Don’t Threaten or Give an Ultimatum
Even if you haven’t received a raise in years and your colleagues with similar experience have had wage increases, don’t use your meeting to threaten your employer or give a take-it-or-leave-it ultimatum. Working for a company is a privilege, and if you act as though the company can’t function without you, you may end up eating your words.
Instead of presenting an ultimatum, treat the discussion more like a formal negotiation. To another degree, you can also focus on what your manager is saying and how you can provide solutions to his/her problems. Not only is this a more tactful approach, but you can also showcase your ideas to improve certain aspects where your employer is struggling or lagging.
Don’t Appear Pretentious
Humility is key when it comes to getting a raise, even when you’re discussing your accomplishments and credentials.

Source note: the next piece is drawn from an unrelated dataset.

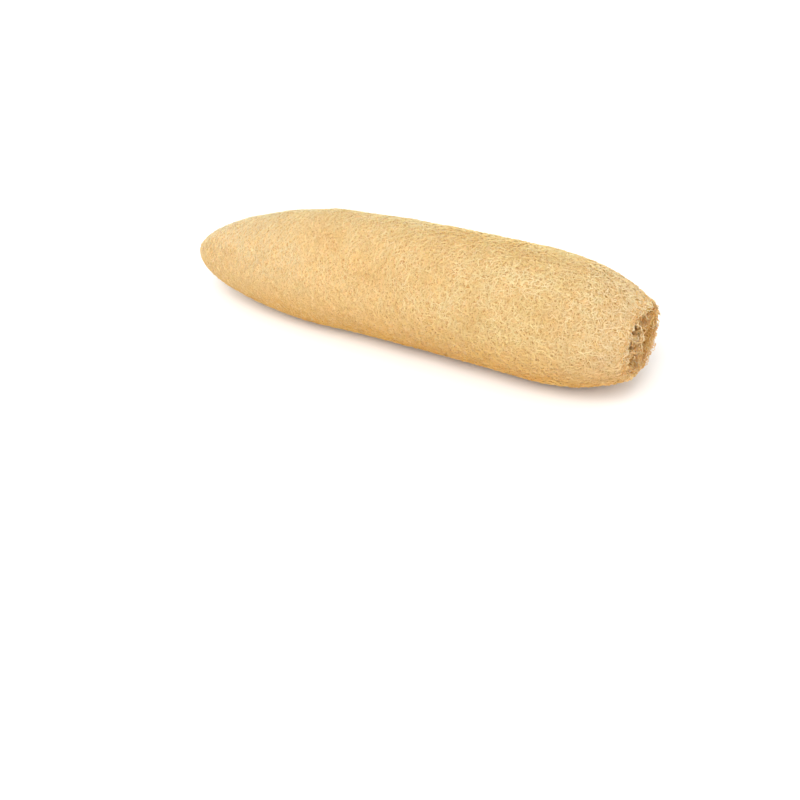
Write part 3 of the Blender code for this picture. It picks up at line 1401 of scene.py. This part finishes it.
@dataclass
class Studio:
    """A pale floor, a soft sky, one big soft lamp and the camera. Angles are in degrees."""

    floor_side: float = 8.0
    sky_strength: float = 1.03
    lamp_side: float = 1.6
    lamp_power: float = 31.0
    lamp_place: Triple = (0.05, -1.3, 1.45)
    lens: float = 85.0
    sensor: float = 36.0
    azimuth: float = 25.1
    elevation: float = 35.0
    distance: float = 1.184
    aim_right: float = -0.0089
    aim_up: float = -0.0756
    aim_height: float = 0.04

    def lay_floor(self) -> None:
        """Lay the floor that the sponge rests on."""
        mesh = flat_grid("studio_floor", (1, 1), self.floor_side)
        mesh.materials.append(PaperFinish().material())
        put_in_scene("studio_floor", mesh)

    def light(self) -> None:
        """Light the scene softly, from above and from the camera's side."""
        world = bpy.data.worlds.new("soft_sky")
        world.use_nodes = True
        sky = {"Color": (1.0, 1.0, 1.0, 1.0), "Strength": self.sky_strength}
        fill_inputs(world.node_tree.nodes["Background"], sky)
        bpy.context.scene.world = world
        lamp = bpy.data.lights.new("soft_box", "AREA")
        lamp.shape = "SQUARE"
        lamp.size = self.lamp_side
        lamp.energy = self.lamp_power
        box = put_in_scene("soft_box", lamp)
        box.location = self.lamp_place
        box.rotation_mode = "QUATERNION"
        box.rotation_quaternion = (-Vector(self.lamp_place)).to_track_quat("-Z", "Y")

    def place_camera(self) -> None:
        """Put the camera where it sees the sponge as the photograph does."""
        turn, rise = math.radians(self.azimuth), math.radians(self.elevation)
        right = Vector((math.cos(turn), math.sin(turn), 0.0))
        back = Vector(
            (math.sin(turn) * math.cos(rise), -math.cos(turn) * math.cos(rise), math.sin(rise))
        )
        aim = Vector((0.0, 0.0, self.aim_height))
        aim += self.aim_right * right + self.aim_up * back.cross(right)
        data = bpy.data.cameras.new("camera")
        data.lens, data.sensor_width = self.lens, self.sensor
        camera = put_in_scene("camera", data)
        camera.location = aim + self.distance * back
        camera.rotation_mode = "QUATERNION"
        camera.rotation_quaternion = (-back).to_track_quat("-Z", "Y")
        bpy.context.scene.camera = camera

    def build(self) -> None:
        """Set up the whole studio."""
        self.lay_floor()
        self.light()
        self.place_camera()
        bpy.context.scene.view_settings.view_transform = "Standard"


def main() -> None:
    """Build the sponge and its studio."""
    logging.basicConfig(level=logging.INFO, format="%(name)s: %(message)s")
    form = BodyForm(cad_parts[NODE].data)
    bed = FibreBed(form)
    bed.build(BedFinish())
    tree = StrandTree().tree
    pale, brown, straw = (finish.material() for finish in (BLEACHED_FIBRE, BROWN_FIBRE, STRAW_FIBRE))
    for layer in (
        StrandLayer("deep_mat", 11, points=4, bends=(60.0, 200.0), levels=(-0.9 * MM, -0.5 * MM)),
        StrandLayer("middle_mat", 12, points=5, bends=(70.0, 270.0), levels=(-0.7 * MM, -0.2 * MM)),
        StrandLayer("upper_mat", 13, spacing=2.26 * MM, levels=(-0.5 * MM, 0.0 * MM)),
        StrandLayer("surface_mat", 14, spacing=2.26 * MM, levels=(-0.3 * MM, 0.2 * MM)),
        StrandLayer(
            "loose_curls", 15, density=30000.0, spacing=2.4 * MM, length=6.0 * MM,
            thin_radius=0.18 * MM, thick_radius=0.28 * MM, bends=(200.0, 330.0), hold=0.8,
            levels=(0.0, 0.4 * MM),
        ),
    ):
        layer.build(form, bed.surface, tree, pale)
    CutEnd(form, bed, tree).build(pale, straw, brown)
    Studio().build()


if __name__ == "__main__":
    main()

So even when you’re talking about how you’ve raised sales 12% or brought 10,000 more email subscribers to the company, do so without an air of pretentiousness. While you want to feel at ease in a meeting, don’t forget that your boss wants the same thing. When you start to get a bit arrogant, the conversation and the potential for your raise can start to taper off.
Don’t Forget to Follow-Up…Even If You’re Declined
No salary increase is guaranteed. Sometimes, your timing just doesn’t align with the financial situation of your employer. Other times, you may just not have the right mix of experience and results that warrant a raise. Either way, you should still follow up with your boss. This is the best chance you’ll get at determining why you didn’t get a raise, and what you need to work on to have a raise granted in the future. Failure to follow-up after a “no” is wasting a golden opportunity to discover more about how your employer perceives you and how you can advance professionally.
Whether you’ve been working at a company for 6 months or 6 years, your reasoning behind asking for a raise in your remote job should be with merit and examples of why you deserve a raise. By asking for a raise and approaching the subject with tact and due diligence, you might find your bank account gets a tad bit bigger every payday.